Some Life Insurance Companies Abuse “Retained Asset Accounts”
In some cases, instead of denying a life insurance claim outright, some life insurance companies hold a claimant’s cash in a retained asset account instead of making a full payout to the beneficiaries of the deceased account holder. A retained asset account is an account which earns interest for the insurance company and supposedly for the beneficiary. Technically, a beneficiary who receives a checkbook, can write checks to pay for expenses related to the death of their loved one or close out their account by writing a check to a bank, brokerage firm or other financial institution. However, investigations launched in several states have found that some life insurance companies are abusing retained asset accounts by failing to issue a checkbook and holding the cash in the account as long as possible to earn interest.
In 2010 the New York Attorney General along with other state attorney generals initiated an investigation into leading life insurance companies over their alleged abuse of retained asset accounts. Insurance companies such were accused of failing to make beneficiary payments and failing to send unclaimed life insurance money to their state’s unclaimed property fund.
But the abuse claims involving retained asset accounts seem to be the most egregious against life insurance beneficiaries. Those abuses include:
- Failing to pay the life insurance beneficiary fair interest rates. When a life insurance company deposits a beneficiary’s cash into a retained asset account, that cash earns interest. Some life insurance companies are pocketing an unfair amount of interest while the beneficiary receives very little.
- Failing to explain the retained asset account’s terms and conditions to the beneficiary. Many beneficiaries don’t understand that they have a right to remove all the cash from the account once they receive the life insurance payout. This lack of understanding benefits the life insurance company because the longer the cash remains in the retained asset account the more the life insurance company will profit.
- Failing too deliver a checkbook to the beneficiary or having an agent hand deliver it in an attempt to sell the beneficiary on other services. Many life insurance companies are using the retained asset account as a way to pitch additional services to beneficiaries.
- Failing to properly handle legitimate claims by beneficiaries that money has been illegally withdrawn from their retained asset account.

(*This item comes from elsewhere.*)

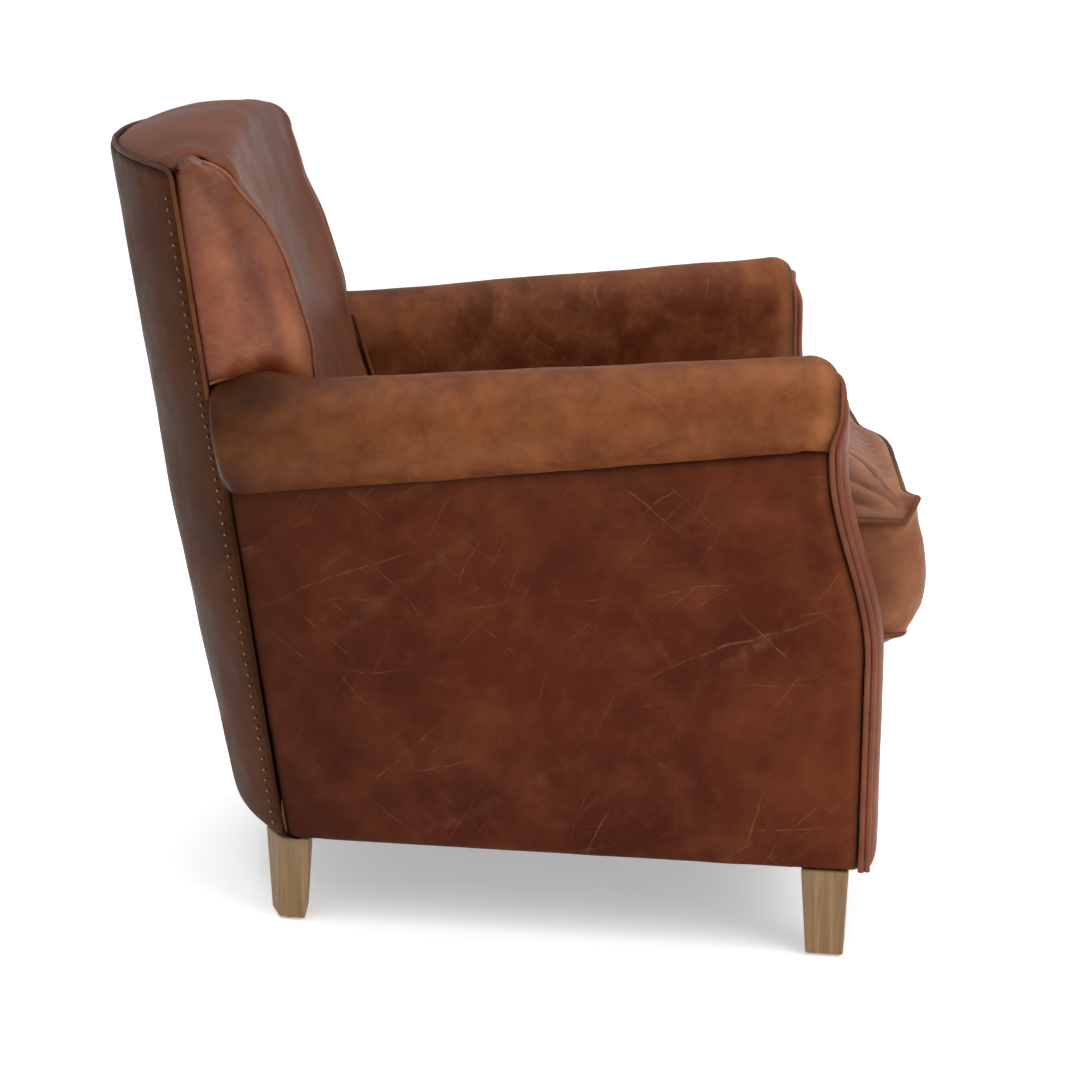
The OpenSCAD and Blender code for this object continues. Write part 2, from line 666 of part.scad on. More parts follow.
cushion_piping(cushion_z);  // cushion_piping_bottom
zip_tape();
zip_slider();
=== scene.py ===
# Looks of the rolled-arm leather armchair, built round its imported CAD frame.
# Shapes are worked out in millimetres and turned into metres when their meshes are made.
from math import acos, atan, atan2, copysign, cos, degrees, exp, hypot, pi, radians, sin, sqrt, tan
import bpy
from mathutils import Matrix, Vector, noise


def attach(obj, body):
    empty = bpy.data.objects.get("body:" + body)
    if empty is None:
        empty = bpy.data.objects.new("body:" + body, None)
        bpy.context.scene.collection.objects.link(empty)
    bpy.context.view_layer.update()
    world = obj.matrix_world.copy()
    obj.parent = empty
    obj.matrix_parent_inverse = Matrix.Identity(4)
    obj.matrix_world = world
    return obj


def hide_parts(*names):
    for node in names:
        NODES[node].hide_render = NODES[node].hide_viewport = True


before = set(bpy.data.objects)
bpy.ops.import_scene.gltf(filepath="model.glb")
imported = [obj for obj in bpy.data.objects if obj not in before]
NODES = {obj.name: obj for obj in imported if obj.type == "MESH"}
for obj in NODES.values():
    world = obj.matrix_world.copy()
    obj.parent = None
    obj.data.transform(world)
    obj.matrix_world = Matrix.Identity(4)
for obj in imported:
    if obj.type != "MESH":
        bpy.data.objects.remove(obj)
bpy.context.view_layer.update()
CHAIR, CUSHION, ZIP = "chair", "seat_cushion", "zip_slider"
scene = bpy.context.scene


# ---- the chair's shared shape, in millimetres ----

BODY_Z, REAR_HALF, REAR_Y = 98.0, 246.0, 248.0
ARM_SETBACK = 43.0
SPLAY = radians(7.8)
COS, SIN = cos(SPLAY), sin(SPLAY)
BACK_TOP, TOP_CROWN, BACK_HALF = 835.0, 28.0, 260.0
FRONT_L = -(REAR_Y + 370.0) / COS
DECK_Z, BOTTOM_SEAM, TOP_SEAM = 308.0, 327.0, 470.0
CUSHION_FRONT = -435.0
BACK_LEAN, FACE_LEAN = 0.127, 0.3           # the slope of the back's outer and inner faces
TOP_HALF, ARM_TOP = BACK_HALF - 3, 600.0    # half the top seam, and where the back leaves the arms
DECK_FRONT, DECK_REAR, DECK_SEAM = -362, 106, -282
UNDER_FRONT, UNDER_REAR = -356, 320         # the dust cover's edges
CLOTH = 0.0006                              # thickness of the thin cloths, in metres
SIDES = ((-1, "right"), (1, "left"))


def mix(a, b, t):
    return a + (b - a) * t


def clamp(v, lo=0.0, hi=1.0):
    return max(lo, min(hi, v))


def steps(a, b, n):
    """n + 1 even steps from a to b."""
    return [mix(a, b, i / n) for i in range(n + 1)]


def ease(a, b, v):
    t = clamp((v - a) / (b - a))
    return t * t * (3 - 2 * t)


def fade(d, reach):
    """1 at d = 0, falling away with the distance d."""
    return exp(-d / reach)


def bell(d, width):
    return exp(-(d / width) ** 2)


def arc(t):
    """Half a wave: 0 at t = 0 and 1, and 1 halfway."""
    return sin(pi * t)


def bumps(x, y, z):
    """Smooth noise between about -1 and 1."""
    return noise.noise(Vector((x, y, z)))


def front_edge(z):
    return FRONT_L + ARM_SETBACK / COS * ease(335, 545, z)


def corner_y(z):
    return REAR_Y + (z - BODY_Z) * BACK_LEAN


def corner_x(z):
    return mix(REAR_HALF - (corner_y(z) - REAR_Y) * tan(SPLAY), BACK_HALF, ease(485, 625, z))


def outside_y(x, z):
    bow = 93 * mix(0.84, 1, ease(BODY_Z, 485, z))
    return corner_y(z) + bow * (1 - min(1, abs(x) / corner_x(z)) ** 2.4)


def face_y(z):
    return 175 + (z - 505) * FACE_LEAN


def edge_back(u, z):
    """The inside back's face stands further back towards its top corners."""
    return abs(u) ** 3 * (11 * ease(775, 840, z) - 10 * ease(590, 650, z) * (1 - ease(715, 790, z)))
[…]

The life insurance lawyers at Life Insurance Law are committed to winning justice for individuals and families who have experienced a life insurance claim denial. Understanding that the primary objective of life insurance companies is to deny insurance claims, Life Insurance Law is prepared to utilize all of our knowledge and legal tools to fight and win your case in the most expedient and effective manner possible. We are also committed to winning the largest payout for you and loved ones. If you are experiencing a life insurance claim denial contact us today.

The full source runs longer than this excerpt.